When Governor Kathy Hochul picked Kathryn Garcia as New York State director of operations, she sent a clear message. It wasn’t one that resonates happily with the current managers at RIOC.
By David Stone
Picking Garcia tells New Yorkers that Hochul means business. Politicians routinely promise straightening things out. Few really follow through, but if the new governor favors talk over action, she’d never have picked Garcia for operations.
The former city sanitation commissioner’s whole career and her reputation is marked by one thing: competent integrity in getting things done.
What Does The Director of State Operations Do?
“The state director of operations oversees all of 73 state agencies, authorities and commissions,” says an article in the Gothamist. That includes the Roosevelt Island Operating Corporation.
To best understand how that lands along Main Street on Roosevelt Island you need to know that, over the last ten years while Andrew Cuomo held office, local managers had their strings plucked directly from Albany. Long fingers from the Second Floor controlled hiring, firing, spending and daily operations.
In her lawsuit against RIOC and the state, former president/CEO Susan Rosenthal described conflicts between local needs and political wishes. Her insistence on protecting the community, she says, contributed to her dismissal.
Because neither Hochul nor Garcia are anti-democracy bullies, that ends. And that leads to another truth making reality uncomfortable for current management.
Patronage Versus Competence and Experience
For years, RIOC’s board of directors griped about Cuomo’s minion telling them who to hire for key positions. But that frustration faded as spines were plucked, replaced with cartoonish Yes Men. All men. Finally, not a single woman survived on the board of directors.
But that covers only the needles on that cactus. More important is understanding why Cuomo picked his RIOC execs. Hint: Capability for handling the tasks at hand was not requirement #1.
When Cuomo slapped back the simple board request that they at least participate in the executive hiring process, he had good reason. Their criteria were completely different.
When the governor dismissed the idea of giving the board a list of candidates for mulling over, it was because he had fundraisers and political supporters to please. The board was silly, suggesting competence mattered.
And it’s not just executives, RIOC ranks feature many staffers who arrived onboard after a phone call asking for a favor. And they remain in place because the patron who put them there protects them. This explains why so many bad deeds go unpunished. And why, as a patronage dump, RIOC is all about payroll with the community an inconvenient afterthought.
How the Director of Operations Can Help
With Kathryn Garcia installed as director of operations, RIOC, for the first time, stands a chance of getting all four wheels on the road with a capable driver.
While we do not suggest that anyone lose their jobs, Garcia’s taking a long look at performance and qualifications is critical. In the past year, RIOC leadership has shown anything but sound decision-making and insight.

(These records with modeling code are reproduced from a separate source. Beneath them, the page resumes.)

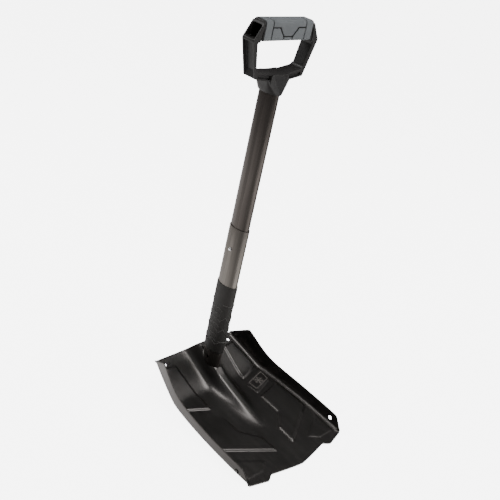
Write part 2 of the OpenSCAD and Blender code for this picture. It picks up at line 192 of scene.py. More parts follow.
def arc(cx, cy, r, start, end, steps=8):
    turns = np.radians(np.linspace(start, end, steps + 1))
    return [(cx + r * math.cos(t), cy + r * math.sin(t)) for t in turns]


def rod(name, centre, direction, radius, length, count=48):
    """A closed cylinder centred on a point, along a direction."""
    turn = Vector((0, 0, 1)).rotation_difference(Vector(direction)).to_matrix()
    ring = [Vector((radius * math.cos(t), radius * math.sin(t), 0)) for t in ring_turns(count)]
    points = [Vector(centre) + turn @ (p + Vector((0, 0, s * length / 2)))
              for s in (-1, 1) for p in ring]
    return mesh_piece(name, points, drum_faces(count))


def lathe(name, profile, base, direction, count=48):
    """A solid turned from (radius, distance) pairs, both ends on the axis."""
    turn = Vector((0, 0, 1)).rotation_difference(Vector(direction)).to_matrix()
    points = []
    for radius, along in profile:
        for t in ring_turns(count):
            spot = Vector((radius * math.cos(t), radius * math.sin(t), along))
            points.append(Vector(base) + turn @ spot)
    faces = ring_faces(len(profile), count)
    faces.append(list(range(count))[::-1])
    faces.append([(len(profile) - 1) * count + i for i in range(count)])
    return mesh_piece(name, points, faces)


def finish_piece(piece, body, slot, material, *nodes):
    piece.data.materials.clear()
    piece.data.materials.append(material)
    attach(piece, body)
    if nodes:
        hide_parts(*nodes)
    return piece


# ---------------------------------------------------------------- materials

def new_material(name, colour, roughness, metallic=0.0):
    """A Principled material. Returns (material, nodes, links, shader)."""
    material = bpy.data.materials.new(name)
    material.use_nodes = True
    nodes, links = material.node_tree.nodes, material.node_tree.links
    shader = nodes["Principled BSDF"]
    shader.inputs["Base Color"].default_value = (*colour, 1)
    shader.inputs["Roughness"].default_value = roughness
    shader.inputs["Metallic"].default_value = metallic
    return material, nodes, links, shader


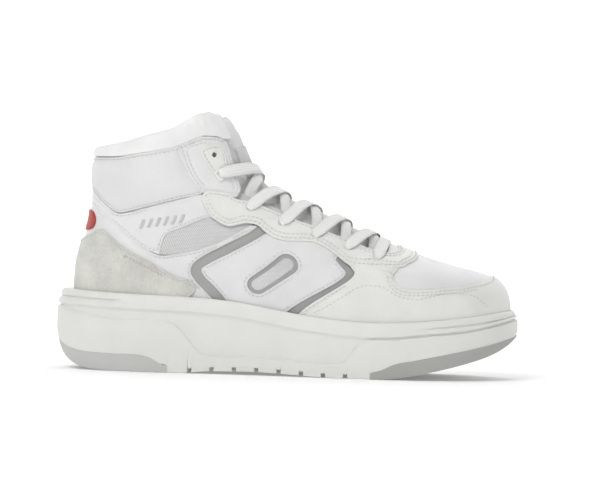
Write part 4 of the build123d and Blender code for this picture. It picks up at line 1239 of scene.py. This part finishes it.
def ankle_lining(side, tag):
    """The shaft's lining, from the quarter lining to the collar seam, and forward to the throat line."""
    v, u = np.linspace(0, 1, 44)[:, None], np.linspace(0, 1, 90)[None, :]
    front = curve([(z, x) for x, z in reversed(THROAT_LINE)], LINING_STEP + v * 55)
    xs = 100 + 0 * u * v
    for _ in range(5):
        z = LINING_STEP + v * (curve(COLLAR_SEAM, xs) - SEAM_GAP - LINING_STEP)
        xs = heel_x(z) + (front - heel_x(z)) * u**1.5
    t = around(z, xs, side)
    deep = pad_depth(z, t)
    seam = 0.5 * np.exp(-(((z - 118) / 1.2) ** 2))
    outer, inner = skin(z, t, LINING[1] - deep - 0.1), skin(z, t, LINING[0] - deep + seam)
    plate_mesh(f"ankle_lining_cloth_{tag}", outer, inner, M["lining"], np.stack([xs, z], -1), "shoe",
               f"ankle_lining_{tag}")


def quarter_lining(side, tag):
    """The lining of the foot's sides, up to the eyestay."""
    v, u = np.linspace(0, 1, 36)[:, None], np.linspace(0, 1, 120)[None, :]
    xs = 228.0 * u**1.6 + 0 * v
    for _ in range(4):
        z = low_z(xs) + v * (curve(QUARTER_TOP, xs) - low_z(xs))
        xs = heel_x(z) + (227.6 - heel_x(z)) * u**1.6
    outer, inner = (skin(z, around(z, xs, side), depth) for depth in LINING[::-1])
    plate_mesh(f"quarter_lining_cloth_{tag}", outer, inner, M["lining"], np.stack([xs, z], -1), "shoe",
               f"quarter_lining_{tag}")


def sockliner(n=220):
    """The removable footbed: a cloth-covered pad dished at the heel."""
    t = np.linspace(0, 2 * np.pi, n, endpoint=False)
    edge = form_outline(t, LINING[0] - 0.6)
    x = LENGTH * (1 - np.cos(t)) / 2
    middle = np.column_stack([np.clip(x, 14, 288), curve(CENTRE, x)])
    rings = []
    for top, shares in ((False, (0.97, 0.6, 0.25, 0.0)),
                        (True, (0.0, 0.012, 0.04, 0.1, 0.2, 0.35, 0.5, 0.7, 0.85, 0.97))):
        for s in shares:
            xy = edge + (middle - edge) * s
            dish = 5.4 - 1.6 * step(s, 0, 0.8) * (1 - step(xy[:, 0], 60, 110)) if s else 4.6
            rings.append(np.column_stack([xy, rim_z(xy[:, 0]) - BED + (dish if top else 0)]))
    verts = np.concatenate(rings) - ORIGIN
    faces = grid_faces(len(rings), n, wrap_cols=True) + cap_faces(0, n) + cap_faces((len(rings) - 1) * n, n)
    fitted(new_mesh("footbed", verts, faces, M["bed"], verts[:, :2]), "shoe", "sockliner")


# ---------------------------------------------- floor, light and camera
def floor_material():
    """White, with a glow that grows with the distance from the shoe."""
    look = Look("floor", (0.95, 0.95, 0.95), 0.9)
    look.inputs["Emission Color"].default_value = (1, 1, 1, 1)
    far = look.nodes.new("ShaderNodeVectorMath")
    far.operation = "LENGTH"
    look.links.new(look.at, far.inputs[0])
    glow = look.nodes.new("ShaderNodeMapRange")
    for socket, value in (("From Min", 0.25), ("From Max", 1.9), ("To Min", 0.12), ("To Max", 0.75)):
        glow.inputs[socket].default_value = value
    look.links.new(far.outputs["Value"], glow.inputs["Value"])
    look.wire(glow.outputs["Result"], "Emission Strength")
    return look.mat


def stage_piece(name, rows, material, hidden_from=()):
    """Part of the studio from rows of points in metres, left out of what the named kinds of ray see."""
    rows = np.array(rows) * 1000
    obj = new_mesh(name, rows.reshape(-1, 3), grid_faces(len(rows), rows.shape[1]), material)
    for kind in hidden_from:
        setattr(obj, f"visible_{kind}", False)


def studio():
    """A floor, a white ring that only the camera sees, and a bent wall that the camera doesn't see."""
    white = floor_material()
    half_floor, ring_radius, half_wall = 6.5, 6.4, 7.0
    just_below = -0.0002  # keeps the floor clear of the sole
    corners = [[(x, y, just_below) for x in (-half_floor, half_floor)] for y in (-half_floor, half_floor)]
    stage_piece("floor", corners, white)
    backdrop = Look("backdrop", (0.9, 0.9, 0.9), 0.9)
    backdrop.inputs["Emission Color"].default_value = (1, 1, 1, 1)
    backdrop.inputs["Emission Strength"].default_value = 1.0
    turn = np.linspace(0, 2 * math.pi, 65)
    ring = np.column_stack([np.cos(turn), np.sin(turn), 0 * turn])
    stage_piece("backdrop", [ring * ring_radius + (0, 0, z) for z in (-0.1, 2.0, 6.0)], backdrop.mat,
                hidden_from=("diffuse", "glossy", "transmission", "shadow"))
    bend = [(2.2 + 1.2 * math.sin(a), 1.2 - 1.2 * math.cos(a)) for a in np.linspace(0, math.pi / 2, 12)]
    rows = [[(x, y, z) for x in (-half_wall, half_wall)] for y, z in [*bend, (3.4, 6.0)]]
    stage_piece("reflector", rows, white, hidden_from=("camera",))


def area_light(name, place, size, power, aim=(0, 0, 0.07)):
    light = bpy.data.lights.new(name, "AREA")
    light.shape = "RECTANGLE"
    light.size, light.size_y = size
    light.energy = power
    obj = bpy.data.objects.new(name, light)
    obj.location = place
    obj.rotation_euler = (Vector(aim) - Vector(place)).to_track_quat("-Z", "Y").to_euler()
    bpy.context.scene.collection.objects.link(obj)


def lights():
    """Three soft lights and a white surround."""
    area_light("key", (-0.5, -1.15, 1.35), (0.9, 0.7), 13.5)
    area_light("top", (0.4, 0.3, 1.9), (1.2, 0.9), 6)
    area_light("fill", (1.5, -1.5, 0.6), (1.4, 1.4), 2)
    world = bpy.data.worlds.new("studio")
    bpy.context.scene.world = world
    world.use_nodes = True
    world.node_tree.nodes["Background"].inputs["Color"].default_value = (1, 1, 1, 1)
    world.node_tree.nodes["Background"].inputs["Strength"].default_value = 0.33
    bpy.context.scene.view_settings.view_transform = "Standard"


def add_camera():
    """A long lens from the lateral side, a little above the floor and slightly rolled."""
    camera = bpy.data.objects.new("camera", bpy.data.cameras.new("camera"))
    bpy.context.scene.collection.objects.link(camera)
    bpy.context.scene.camera = camera
    camera.data.sensor_width = 36
    camera.data.lens = 400
    elevation, yaw, roll, distance = math.radians(1.8), math.radians(1.0), math.radians(1.7), 4.287
    level = math.cos(elevation)
    away = Vector((math.sin(yaw) * level, -math.cos(yaw) * level, math.sin(elevation)))
    camera.location = Vector((0.0040, 0.0, 0.0802)) + away * distance
    turned = (-away).to_track_quat("-Z", "Y").to_matrix().to_4x4()
    camera.matrix_world = Matrix.Translation(camera.location) @ turned @ Matrix.Rotation(roll, 4, "Z")


paint_cad()
rear_quarter()
mudguard()
eyestays()
heel_and_collar()
for side_and_tag in BOTH:
    for piece in (centre_panel, ankle_flap, under_panels, band_mark, fancy_stitches):
        piece(*side_and_tag)
vamp()
sole()
laces()
tongue()
collar_roll()
for side_and_tag in BOTH:
    ankle_lining(*side_and_tag)
    quarter_lining(*side_and_tag)
sockliner()
studio()
lights()
add_camera()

But that could as easily be attributed to Albany’s interference as anything else.
The self-interested bunker mentality leading to media censorship followed by a virtual blackout, however, goes beyond even Cuomo’s information control. And it’s driven by patronage-protected managers never qualified for the powers they were given.
With Hochul’s support, Garcia should recognize the wisdom of upgrading local democracy. And act on it. Board elections are a minimum standard for a community covering all the bills. Apart from RIOC, taxation without representation went out with King George.

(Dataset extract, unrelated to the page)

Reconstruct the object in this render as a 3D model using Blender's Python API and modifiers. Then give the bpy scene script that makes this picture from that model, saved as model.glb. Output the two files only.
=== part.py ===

A thoughtful community might decide that some of the board members are fine, but maybe all of them should go. We won’t know until voters have choices and accountability matters over political allegiances.
Finally, the director of operations must look into corruption at RIOC. Secrecy has kept details out of view from journalists and activists. But some sunshine may make the shadows we’ve seen darken and grow more defined.
It where there’s smoke there’s fire, we might have a conflagration ablaze behind those long closed doors at RIOC.